Profesor de Literatura.
A veces en algunas de mis clases hemos analizado San Manuel Bueno, mártir, la novela de Miguel de Unamuno acabada de escribir en noviembre de 1930, nada menos. Cuenta la historia del buen sacerdote de Valverde de Lucerna, que se desvivía por la felicidad de sus feligreses y reservaba para sí mismo un secreto terrible: no creía en la vida eterna. De hecho, como se sugiere con claridad en algún pasaje, ni siquiera creía en Dios. Cuando Lázaro el librepensador vuelve de América todo parece presagiar el enfrentamiento, un motivo clásico de la narrativa del siglo XIX y del arranque del XX. Sin embargo, don Manuel, el sacerdote, opera con facilidad la conversión. Le basta con confesar su secreto y explicarle a Lázaro la santidad de su misión y la intensidad de su martirio. Reserva para sí las “torturas de lujo” a la vez que garantiza la inconsciente felicidad del pueblo, convencido de que las penas de esta vida -de la vida- son una inversión segura que le será reintegrada con creces en forma de “gloria eterna”.
La novela ha sido leída habitualmente en términos metafísicos y existenciales, como puesta en narración del sentimiento trágico de la vida que caracteriza la filosofía de Unamuno. Sin embargo, creo que lo más interesante de la novela no se encuentra ahí, sino en la manera cómo escenifica un pacto entre los intelectuales para garantizar -y gestionar- la ignorancia del pueblo. Se abandona definitivamente el ideal ilustrado del letrado como pedagogo que todavía encarna Lázaro antes de llegar al pueblo y se abraza el ideal moderno del intelectual populista, convertido en gestor de la ignorancia de las masas. Ya no es importante la verdad: ya no se trata de luchar contra la alienación, sino de gestionar el saber de los otros para provocar en ellos un efecto determinado. Lázaro y Don Manuel serían así una especie de versión ficcional y modernista de Pedro Sánchez y Albert Rivera, si no fuera porque estos tienen bastante poco de intelectuales. El arcángel anunciador ha sido además sustituido por el diario El País, lo cual constituye una versión evangélica definitivamente menor.

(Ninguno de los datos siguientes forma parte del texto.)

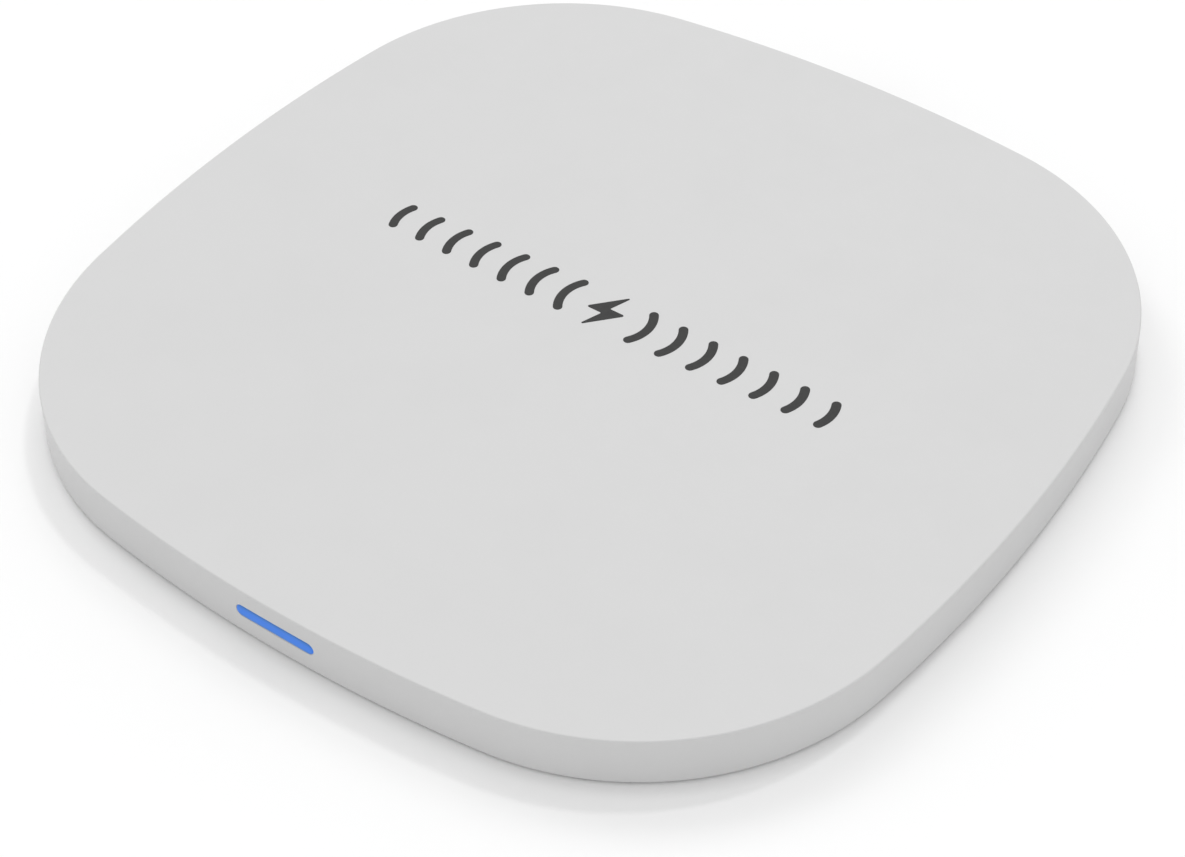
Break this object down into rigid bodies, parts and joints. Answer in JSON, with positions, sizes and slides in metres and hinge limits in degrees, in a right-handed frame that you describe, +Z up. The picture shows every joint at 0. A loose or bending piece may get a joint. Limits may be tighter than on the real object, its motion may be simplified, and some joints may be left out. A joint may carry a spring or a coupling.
{
  "type": "wireless charging pad",
  "caption": "Slim bowed-square wireless charging pad with a flat top, a lit status bar in the front wall and a USB-C inlet at the back.",
  "frame": {"origin": "on the surface that the pad stands on, under the centre of the pad", "axes": "+Z up through the flat top; -Y towards the wall with the lit status bar; +Y towards the USB-C inlet; +X to the right, seen from the status bar"},
  "size_m": [0.1004, 0.1004, 0.0057],
  "materials": {
    "shell_plastic": "fine matte moulded texture, off-white",
    "cover_plastic": "matte moulded, off-white",
    "printed_ink": "thin matte dark grey print",
    "light_bar": "clear acrylic lit blue from behind",
    "foot_rubber": "matte grey silicone rubber",
    "screw_steel": "nickel-plated steel",
    "adhesive_tape": "double-sided film tape",
    "litz_copper": "enamelled copper strands",
    "ferrite": "sintered ferrite, dark grey",
    "foam": "closed-cell foam",
    "thermistor_glass": "glass-coated bead",
    "wire_sleeve": "thin wire insulation",
    "board_laminate": "green solder mask on glass laminate",
    "inlet_steel": "nickel-plated stamped shell",
    "inlet_plastic": "black insulator",
    "contact_gold": "gold-plated contacts",
    "chip_plastic": "black moulding compound",
    "crystal_can": "plated lid",
    "resistor_film": "glazed resistor body",
    "capacitor_ceramic": "fired ceramic with tinned ends",
    "led_resin": "phosphor-free clear resin in a white frame"
  },
  "bodies": {
    "root": {"top_shell": "shell_plastic", "bottom_cover": "cover_plastic", "light_guide": "light_bar", "foot_front_left": "foot_rubber", "foot_front_right": "foot_rubber", "foot_back_left": "foot_rubber", "foot_back_right": "foot_rubber", "case_screw_front_left": "screw_steel", "case_screw_front_right": "screw_steel", "case_screw_back_left": "screw_steel", "case_screw_back_right": "screw_steel", "coil_tape": "adhesive_tape", "coil_winding": "litz_copper", "ferrite_tape": "adhesive_tape", "ferrite_sheet": "ferrite", "foam_pad": "foam", "coil_lead_inner": "litz_copper", "coil_lead_outer": "litz_copper", "thermistor": "thermistor_glass", "thermistor_wire_1": "wire_sleeve", "thermistor_wire_2": "wire_sleeve", "circuit_board": "board_laminate", "board_screw_1": "screw_steel", "board_screw_2": "screw_steel", "board_screw_3": "screw_steel", "board_screw_4": "screw_steel", "usb_shell": "inlet_steel", "usb_tongue": "inlet_plastic", "power_input_ic": "chip_plastic", "controller_ic": "chip_plastic", "crystal": "crystal_can", "filter_inductor": "ferrite", "sense_resistor": "resistor_film", "input_capacitor_1": "capacitor_ceramic", "input_capacitor_2": "capacitor_ceramic", "input_capacitor_3": "capacitor_ceramic", "bridge_transistor_1": "chip_plastic", "bridge_transistor_2": "chip_plastic", "bridge_transistor_3": "chip_plastic", "bridge_transistor_4": "chip_plastic", "resonant_capacitor_1": "capacitor_ceramic", "resonant_capacitor_2": "capacitor_ceramic", "resonant_capacitor_3": "capacitor_ceramic", "resonant_capacitor_4": "capacitor_ceramic", "status_led_left": "led_resin", "status_led_right": "led_resin", "led_resistor_left": "resistor_film", "led_resistor_right": "resistor_film"}
  },
  "joints": []
}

Afortunadamente para los habitantes de Valverde de Lucerna don Manuel y Lázaro son más buenos que el pan, y su objetivo es tan sólo que vivan felices en la ignorancia. Quien muere creyendo que va a vivir para siempre vivirá para siempre. Pero eso no cambia el fondo de la cuestión, ya que si los intelectuales son los gestores del saber popular todo depende de que sus intenciones sean buenas o malas, porque ya no importa la verdad, sino el objetivo que se quiere conseguir mediante la administración de la información.

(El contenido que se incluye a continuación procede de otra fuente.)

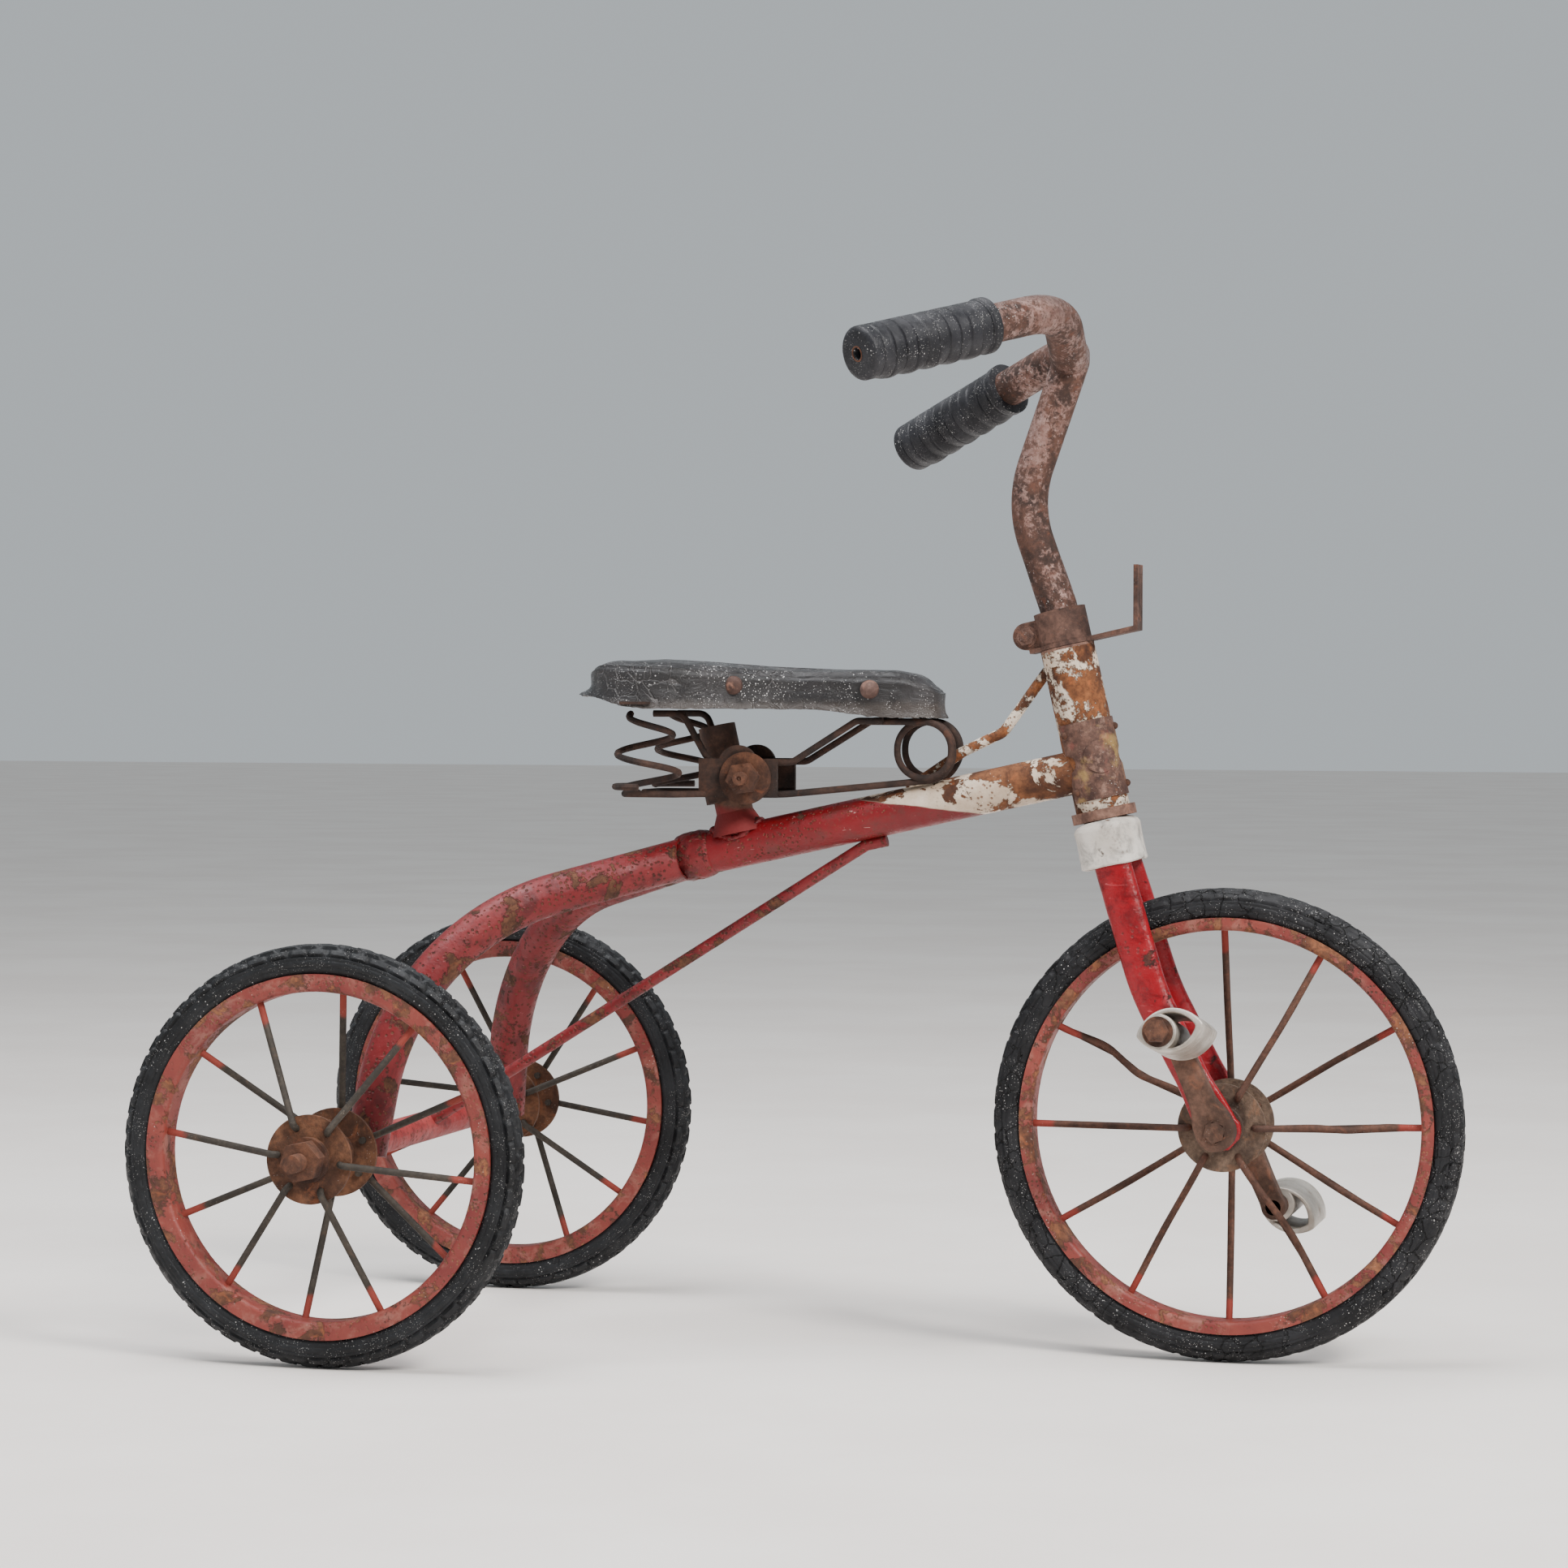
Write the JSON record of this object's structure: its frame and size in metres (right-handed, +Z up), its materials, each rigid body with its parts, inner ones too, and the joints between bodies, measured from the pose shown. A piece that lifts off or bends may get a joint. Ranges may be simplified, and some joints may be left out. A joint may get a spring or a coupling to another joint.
{
  "type": "children's tricycle",
  "caption": "Child's pedal tricycle: tube frame, steered front wheel with cranks, rear axle with free wheels, sprung saddle, swept handlebar.",
  "frame": {"origin": "on the ground, midway along and across the tricycle", "axes": "+X forward, +Y to the rider's left, +Z up"},
  "size_m": [0.7524, 0.428, 0.6127],
  "materials": {
    "red_paint": "worn red paint with rust",
    "cream_paint": "worn cream paint with rust",
    "rim_paint": "faded red paint with rust",
    "tyre_rubber": "aged solid rubber",
    "spoke_steel": "rusted wire",
    "hub_steel": "rusted pressed steel",
    "worn_chrome": "plated tube, rusted through in places",
    "clamp_steel": "rusted steel",
    "rusty_steel": "rusted steel",
    "badge_brass": "tarnished thin plate",
    "pedal_alloy": "worn casting",
    "spring_wire": "dark rusted wire and plate",
    "saddle_leather": "cracked, dusty",
    "rivet_metal": "dull domed rivets",
    "grip_rubber": "moulded, dusty"
  },
  "bodies": {
    "frame": {"head_tube": "cream_paint", "head_cup_upper": "rusty_steel", "head_cup_lower": "rusty_steel", "head_badge": "badge_brass", "badge_rivets": "rusty_steel", "main_tube": "red_paint", "joint_sleeve": "red_paint", "stay_right": "red_paint", "stay_left": "red_paint", "axle_tube": "red_paint", "lower_brace": "red_paint", "upper_brace": "cream_paint", "seat_post": "red_paint", "rear_axle": "rusty_steel", "axle_washers": "rusty_steel", "axle_nuts": "rusty_steel"},
    "fork": {"steerer": "rusty_steel", "fork_collar": "cream_paint", "blade_right": "red_paint", "blade_left": "red_paint", "axle_bushes": "rusty_steel", "stem_clamp": "clamp_steel", "clamp_bolt": "clamp_steel", "lamp_bracket": "clamp_steel"},
    "handlebar": {"stem": "worn_chrome", "crossbar": "worn_chrome", "grip_right": "grip_rubber", "grip_left": "grip_rubber"},
    "front_wheel": {"front_tyre": "tyre_rubber", "front_rim": "rim_paint", "front_spokes": "spoke_steel", "front_hub": "hub_steel", "front_axle": "rusty_steel", "crank_right": "rusty_steel", "crank_left": "rusty_steel", "spindle_right": "rusty_steel", "spindle_left": "rusty_steel", "spindle_nuts": "rusty_steel"},
    "pedal_right": {"pedal_right": "pedal_alloy"},
    "pedal_left": {"pedal_left": "pedal_alloy"},
    "rear_wheel_right": {"rear_tyre_right": "tyre_rubber", "rear_rim_right": "rim_paint", "rear_spokes_right": "spoke_steel", "rear_hub_right": "hub_steel"},
    "rear_wheel_left": {"rear_tyre_left": "tyre_rubber", "rear_rim_left": "rim_paint", "rear_spokes_left": "spoke_steel", "rear_hub_left": "hub_steel"},
    "saddle_clamp": {"clamp_block": "clamp_steel", "seat_bolt": "clamp_steel", "seat_nut": "clamp_steel"},
    "saddle_frame": {"clamp_cheeks": "clamp_steel", "lower_rails": "spring_wire", "upper_rails": "spring_wire", "rear_spring_right": "spring_wire", "rear_spring_left": "spring_wire"},
    "saddle_top": {"saddle_pan": "spring_wire", "saddle_bridges": "spring_wire", "saddle_cover": "saddle_leather", "saddle_rivets": "rivet_metal"}
  },
  "joints": [
    {"name": "steer", "type": "hinge", "parent": "frame", "child": "fork", "pos_m": [0.23875, 0, 0], "axis": [-0.2233, 0, 0.9748], "range_deg": [-80, 80]},
    {"name": "stem_height", "type": "slide", "parent": "fork", "child": "handlebar", "axis": [-0.2233, 0, 0.9748], "range_m": [0, 0.03]},
    {"name": "front_wheel_spin", "type": "hinge", "parent": "fork", "child": "front_wheel", "pos_m": [0.23875, 0, 0.1375], "axis": [0, 1, 0], "continuous": true},
    {"name": "pedal_right_spin", "type": "hinge", "parent": "front_wheel", "child": "pedal_right", "pos_m": [0.21597, -0.0439, 0.18866], "axis": [0, 0.9848, -0.1736], "continuous": true},
    {"name": "pedal_left_spin", "type": "hinge", "parent": "front_wheel", "child": "pedal_left", "pos_m": [0.26153, 0.0439, 0.08634], "axis": [0, 1, 0], "continuous": true},
    {"name": "rear_wheel_right_spin", "type": "hinge", "parent": "frame", "child": "rear_wheel_right", "pos_m": [-0.25475, -0.166, 0.1215], "axis": [0, 1, 0], "continuous": true},
    {"name": "rear_wheel_left_spin", "type": "hinge", "parent": "frame", "child": "rear_wheel_left", "pos_m": [-0.25475, 0.166, 0.1215], "axis": [0, 1, 0], "continuous": true},
    {"name": "saddle_height", "type": "slide", "parent": "frame", "child": "saddle_clamp", "axis": [-0.2181, 0, 0.9759], "range_m": [0, 0.012]},
    {"name": "saddle_tilt", "type": "hinge", "parent": "saddle_clamp", "child": "saddle_frame", "pos_m": [-0.04466, 0, 0.33635], "axis": [0, -1, 0], "range_deg": [0, 10]},
    {"name": "saddle_bounce", "type": "hinge", "parent": "saddle_frame", "child": "saddle_top", "pos_m": [0.03, 0, 0.371], "axis": [0, -1, 0], "range_deg": [0, 3], "stiffness_Nm_per_rad": 100, "springref_deg": -2.86, "deforming": ["rear_spring_right", "rear_spring_left", "upper_rails"]}
  ]
}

Estos días me he acordado de esta novela en varias ocasiones. Por ejemplo al escuchar las interpretaciones canónicas sobre por qué hemos llegado a nuevas elecciones por culpa de Podemos, y por qué lo más razonable era que el partido de Pablo Iglesias, Compromís y demás hicieran posible un gobierno del PSOE con Ciudadanos sin formar parte de él y sin ofrecer alternativas que además de ser de izquierdas implicaban una solución al grave problema de cohesión territorial y de identidad (pluri)nacional que sufre este país. Los editoriales y las tertulias han dado todo un muestrario de sofismas, piruetas dialécticas o incluso mentiras lisas y llanas. Y evidentemente el objetivo de estos donmanueles de vía estrecha no es nuestra felicidad sino la suya, y, especialmente, la de las élites económicas que son los verdaderos pastores de estos pastores mediáticos. El señor -literalmente- es su pastor.

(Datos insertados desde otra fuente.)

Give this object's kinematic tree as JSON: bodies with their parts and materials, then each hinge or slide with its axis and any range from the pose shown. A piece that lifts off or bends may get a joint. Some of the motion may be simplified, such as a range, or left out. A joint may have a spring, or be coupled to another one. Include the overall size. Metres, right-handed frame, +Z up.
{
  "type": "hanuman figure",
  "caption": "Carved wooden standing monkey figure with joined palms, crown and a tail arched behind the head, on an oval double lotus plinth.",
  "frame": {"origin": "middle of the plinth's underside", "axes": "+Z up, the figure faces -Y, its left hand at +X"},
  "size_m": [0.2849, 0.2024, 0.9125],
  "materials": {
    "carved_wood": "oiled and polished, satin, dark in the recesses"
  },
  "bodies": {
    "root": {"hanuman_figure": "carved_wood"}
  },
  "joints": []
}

Pero también me acordé de la novela a propósito de las polémicas diversas e interesadas sobre si el alcalde de Valencia -o la alcaldesa de Gandia- o el Concejal de Cultura Festiva, deben participar en las procesiones, en calidad de qué deben hacerlo o incluso dónde. Todo ello me recordó la vieja sospecha de que muchos sacerdotes y algunos presuntos beatos que se dan golpes de pecho en realidad no creen ni en Dios ni en la Virgen. Son para ellos tan sólo fetiches con los que pastorear a las masas, igual que la promesa de vida eterna que envolvía en celofán futuro la felicidad presente en Valverde de Lucerna. Y otra vez en este caso su objetivo no es nuestra felicidad sino nuestra manipulación en provecho propio. Y ni siquiera, por cierto, se les ve muy torturados, porque además de descreídos lo que son es muy cínicos. En efecto, uno llega a dudar sobre a quién se le lanzaban en realidad los pétalos de rosa en las procesiones del pasado, si a la Virgen de los Desamparados o a la alcaldesa saltarina, sobreactuadamente campechana y presuntamente corrupta que llevaba detrás.
Creo que Rita Barberá era su becerro de oro.